Clarkson further argued that the revelation of his political beliefs triggered a hostile response from some of his liberal colleagues, one of whom allegedly attempted to get him fired by accusing Clarkson of plagiarizing his own work.
“I actually had a very liberal radical [colleague] attempt to have me fired from the university for going to Trump’s inauguration,” he claimed. “But, obviously you can't just fire somebody for going to the inauguration so what she did is she spread a false allegation of plagiarism.”
“The thing is,” he noted, “I am the nation’s leading scholar of tribal finance, so the person they accused me of plagiarism is me.”
According to the list of factual claims obtained by Campus Reform, the lawsuit contends that “such accusations are often made by leftists against conservative academics.”

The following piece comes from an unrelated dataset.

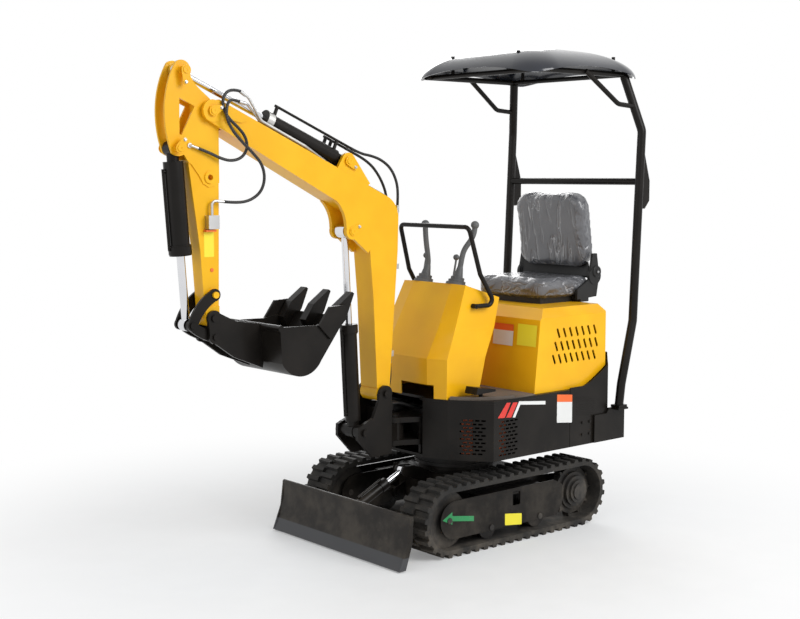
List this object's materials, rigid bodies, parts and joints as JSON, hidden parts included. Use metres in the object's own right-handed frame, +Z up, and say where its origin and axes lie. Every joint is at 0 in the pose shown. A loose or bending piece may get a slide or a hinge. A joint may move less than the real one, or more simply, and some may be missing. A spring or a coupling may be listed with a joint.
{
  "type": "mini excavator",
  "caption": "Mini excavator with rubber tracks, dozer blade, swing boom, toothed bucket, open canopy and seat.",
  "frame": {"origin": "on the ground under the middle of the whole machine, blade to canopy gussets and bucket tip", "axes": "+Z up, -Y towards the machine's front, +X to the machine's left"},
  "size_m": [0.964, 2.5524, 2.3505],
  "materials": {
    "yellow_paint": "gloss",
    "black_paint": "semi-gloss",
    "track_rubber": "matte",
    "cast_rollers": "rough",
    "bare_steel": "satin",
    "chrome_rod": "polished",
    "roof_shell": "gloss",
    "seat_vinyl": "satin",
    "black_plastic": "matte",
    "lever_rubber": "matte",
    "floor_rubber": "matte",
    "hose_rubber": "satin"
  },
  "bodies": {
    "undercarriage": {"carbody": "black_paint", "slew_ring": "bare_steel", "track_belt_left": "track_rubber", "track_belt_right": "track_rubber", "track_frame_left": "black_paint", "track_frame_right": "black_paint", "track_rollers_left": "cast_rollers", "track_rollers_right": "cast_rollers", "drive_sprocket_left": "cast_rollers", "drive_sprocket_right": "cast_rollers"},
    "blade": {"blade": "black_paint"},
    "blade_barrel": {"blade_cylinder_barrel": "black_paint"},
    "blade_rod": {"blade_cylinder_rod": "chrome_rod"},
    "house": {"house_frame": "black_paint", "deck_plate": "black_paint", "side_panels": "black_paint", "tail_skirt": "black_paint", "engine_hood": "yellow_paint", "engine_block": "cast_rollers", "oil_tank": "black_paint", "console": "yellow_paint", "grab_bar": "black_paint", "control_levers": "lever_rubber", "pedal": "black_paint", "floor_mat": "floor_rubber", "seat_frame": "black_plastic", "seat_cushion": "seat_vinyl", "seat_back": "seat_vinyl", "canopy_mounts": "black_paint", "canopy_roof": "roof_shell", "canopy_frame": "black_paint"},
    "swing_bracket": {"swing_bracket": "black_paint", "house_hose_1": "hose_rubber", "house_hose_2": "hose_rubber"},
    "lift_barrel": {"lift_cylinder_barrel": "black_paint"},
    "lift_rod": {"lift_cylinder_rod": "chrome_rod"},
    "boom": {"boom": "yellow_paint", "boom_pipes": "bare_steel", "curl_hose_upper": "hose_rubber", "curl_hose_lower": "hose_rubber", "crowd_hose_outer": "hose_rubber", "crowd_hose_inner": "hose_rubber", "foot_hose_1": "hose_rubber", "foot_hose_2": "hose_rubber", "foot_hose_3": "hose_rubber", "foot_hose_4": "hose_rubber"},
    "crowd_barrel": {"crowd_cylinder_barrel": "black_paint"},
    "crowd_rod": {"crowd_cylinder_rod": "chrome_rod"},
    "arm": {"arm": "yellow_paint", "arm_fittings": "bare_steel"},
    "curl_barrel": {"curl_cylinder_barrel": "black_paint"},
    "curl_rod": {"curl_cylinder_rod": "chrome_rod"},
    "rocker": {"bucket_rocker": "black_paint"},
    "bucket": {"bucket": "black_paint"},
    "link": {"bucket_link": "black_paint"}
  },
  "joints": [
    {"name": "slew", "type": "hinge", "parent": "undercarriage", "child": "house", "pos_m": [0, 0.3712, 0.38], "axis": [0, 0, 1], "continuous": true},
    {"name": "boom_swing", "type": "hinge", "parent": "house", "child": "swing_bracket", "pos_m": [0, -0.0388, 0.535], "axis": [0, 0, 1], "range_deg": [-50, 50], "deforming": ["house_hose_1", "house_hose_2"]},
    {"name": "boom_lift", "type": "hinge", "parent": "swing_bracket", "child": "boom", "pos_m": [0, -0.1498, 0.718], "axis": [-1, 0, 0], "range_deg": [-72, 6], "deforming": ["foot_hose_1", "foot_hose_2", "foot_hose_3", "foot_hose_4"]},
    {"name": "arm_crowd", "type": "hinge", "parent": "boom", "child": "arm", "pos_m": [0, -1.0638, 1.993], "axis": [1, 0, 0], "range_deg": [-88, 2], "deforming": ["curl_hose_upper", "curl_hose_lower"]},
    {"name": "bucket_curl", "type": "hinge", "parent": "arm", "child": "bucket", "pos_m": [0, -1.0638, 1.1312], "axis": [1, 0, 0], "range_deg": [-115, 25]},
    {"name": "blade_lift", "type": "hinge", "parent": "undercarriage", "child": "blade", "pos_m": [0, 0.1092, 0.172], "axis": [-1, 0, 0], "range_deg": [-17, 18]},
    {"name": "lift_barrel_turn", "type": "hinge", "parent": "swing_bracket", "child": "lift_barrel", "pos_m": [0, -0.2788, 0.548], "axis": [-1, 0, 0], "range_deg": [-66, 6]},
    {"name": "lift_rod_slide", "type": "slide", "parent": "lift_barrel", "child": "lift_rod", "axis": [0, -0.0517, 0.9987], "range_m": [-0.235, 0.021]},
    {"name": "crowd_barrel_turn", "type": "hinge", "parent": "boom", "child": "crowd_barrel", "pos_m": [0, -0.3428, 1.792], "axis": [1, 0, 0], "range_deg": [-11, 1], "deforming": ["crowd_hose_outer", "crowd_hose_inner"]},
    {"name": "crowd_rod_slide", "type": "slide", "parent": "crowd_barrel", "child": "crowd_rod", "axis": [0, -0.9199, 0.3921], "range_m": [-0.253, 0.007]},
    {"name": "curl_barrel_turn", "type": "hinge", "parent": "arm", "child": "curl_barrel", "pos_m": [0, -1.2218, 1.838], "axis": [1, 0, 0], "range_deg": [-6, 2]},
    {"name": "curl_rod_slide", "type": "slide", "parent": "curl_barrel", "child": "curl_rod", "axis": [0, 0.0735, -0.9973], "range_m": [-0.146, 0.033]},
    {"name": "rocker_turn", "type": "hinge", "parent": "arm", "child": "rocker", "pos_m": [0, -1.0584, 1.229], "axis": [1, 0, 0], "range_deg": [-58, 13]},
    {"name": "link_turn", "type": "hinge", "parent": "bucket", "child": "link", "pos_m": [0, -1.06, 1.0516], "axis": [1, 0, 0], "range_deg": [-19.5, 87]},
    {"name": "blade_barrel_turn", "type": "hinge", "parent": "blade", "child": "blade_barrel", "pos_m": [0, -0.2968, 0.168], "axis": [-1, 0, 0], "range_deg": [-2, 2]},
    {"name": "blade_rod_slide", "type": "slide", "parent": "blade_barrel", "child": "blade_rod", "axis": [0, 0.9034, 0.4288], "range_m": [-0.054, 0.051]}
  ],
  "couplings": [
    {"joint": "lift_barrel_turn", "follows": "boom_lift", "ratio": 0.9025},
    {"joint": "lift_rod_slide", "follows": "boom_lift", "m_per_rad": 0.18548},
    {"joint": "crowd_barrel_turn", "follows": "arm_crowd", "ratio": 0.1154},
    {"joint": "crowd_rod_slide", "follows": "arm_crowd", "m_per_rad": 0.16337},
    {"joint": "curl_barrel_turn", "follows": "bucket_curl", "ratio": 0.046},
    {"joint": "curl_rod_slide", "follows": "bucket_curl", "m_per_rad": 0.0718},
    {"joint": "rocker_turn", "follows": "bucket_curl", "ratio": 0.4955},
    {"joint": "link_turn", "follows": "bucket_curl", "ratio": -0.7464},
    {"joint": "blade_barrel_turn", "follows": "blade_lift", "ratio": 0.0563},
    {"joint": "blade_rod_slide", "follows": "blade_lift", "m_per_rad": -0.16702}
  ]
}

“Since Dr. Clarkson is the nation’s leading scholar in tribal finance, however, they were unable to document any cases of actual plagiarism and instead compiled a dossier alleging ‘self-plagiarism,’” the document noted. “The fake dossier contained passages that Dr. Clarkson periodically re-uses, with proper attribution, from earlier articles. The dossier omitted these attributions in an attempt to persuade the P&T committee not to renew Dr. Clarkson’s contract.”
Additionally, the lawsuit alleges that university officials “refused to turn over relevant documents for the hearing process, made demonstrably false statements under oath, and barred prior access to witnesses during the first administrative hearing that resulted in a ruling against Clarkson.”
“The fact that partisan Democrats are afraid of me is an indication that I am a candidate they don’t want on the ballot in November,” Clarkson told Campus Reform on Wednesday. “It’s very clear, partisan Democrats do not want me on the ballot...because I am the candidate who will defeat them.”
In a statement to Campus Reform, a New Mexico State University official said that the school does not comment on pending litigation.